Sull’ironia si basa uno spot realizzato dal regista Theo Delaney per un’industria di preservativi. In tre successive inquadrature si vedono tre coppie di coniugi piuttosto anziani. Essi sono – lo chiariscono le diciture sovrapposte alle immagini – “Mr and Mrs Thatcher. Parents of Margaret Thatcher”, “Mr and Mrs Noriega. Parents of General Noriega”, “Mr and Mrs Ceaucescu. Parents of Nicolae Ceaucescu. Il commercial si chiude con l’headline “If they’d only used Jiffi Condom” (“Se solo avessero usato Jiffi Condom”) (13). Al suo mancato impiego risaliva il concepimento di quei personaggi e la sofferenza, per un certo periodo, degli inglesi, dei panamensi e dei rumeni.
Note
(1) Armando Plebe e Pietro Emanuele, Manuale di retorica, Universale Laterza, 1988, pp. 123-124.
(2) “La strategia retorica dell’eziologia”, pubblicato il 4 agosto 2020 e “La strategia retorica dell’eziologia nella comunicazione politica”, pubblicato il 6 maggio 2021.
(3) Traduzione in Marco Vecchia, Hapù. Manuale di tecnica della comunicazione pubblicitaria, Lupetti, 2003, pp. 81-82.
(4) Cfr. Chaïm Perelman, Lucie Olbrechts-Tyteca, Trattato dell’argomentazione. La nuova retorica, Einaudi, 2013, pp. 253-262.
(5) Ernst Robert Curtius, Letteratura europea e Medio Evo latino, La Nuova Italia, 1992, p. 69. Sull’“esempio” si veda Chaïm Perelman e Lucie Olbrechts-Tyteca, op. cit., pp. 381-388.
(6) Traduzione in Giuseppe Mazza (a cura di), Cose vere scritte bene, Franco Angeli, 2016, p. 95.

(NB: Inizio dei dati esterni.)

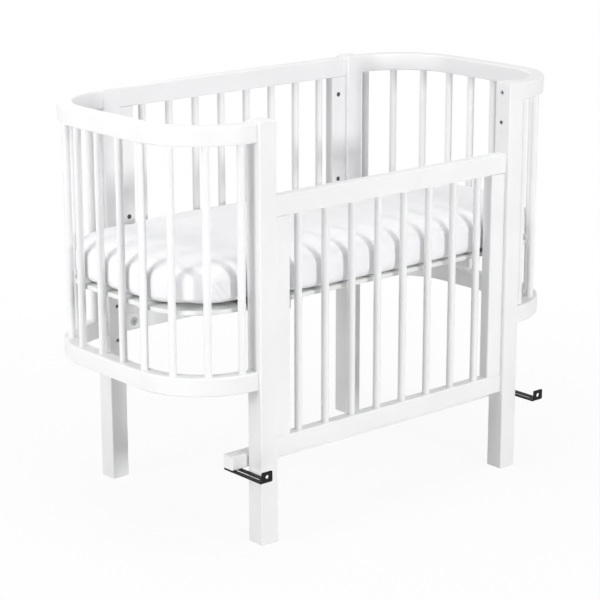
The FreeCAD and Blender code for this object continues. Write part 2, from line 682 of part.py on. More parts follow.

(7) Pasquale Barbella, “David Abbott’s list”, in Bill magazine, n. 13, giugno 2015 (successivamente ripreso in qualche sito web).
(8) Olivier Reboul, Introduzione alla retorica, Il Mulino, 1996, p. 211.
(9) Chaïm Perelman e Lucie Olbrechts-Tyteca, op. cit., p. 239.
(10) Robert B. Cialdini, Le armi della persuasione. Come e perché si finisce col dire di sì, Giunti, 1995, p. 24.
(11) Emanuele Pirella, Il copywriter. Mestiere d’arte, Il Saggiatore, 2001, p. 75.
(12) Si veda Roland Barthes, La retorica antica, Bompiani, 1972.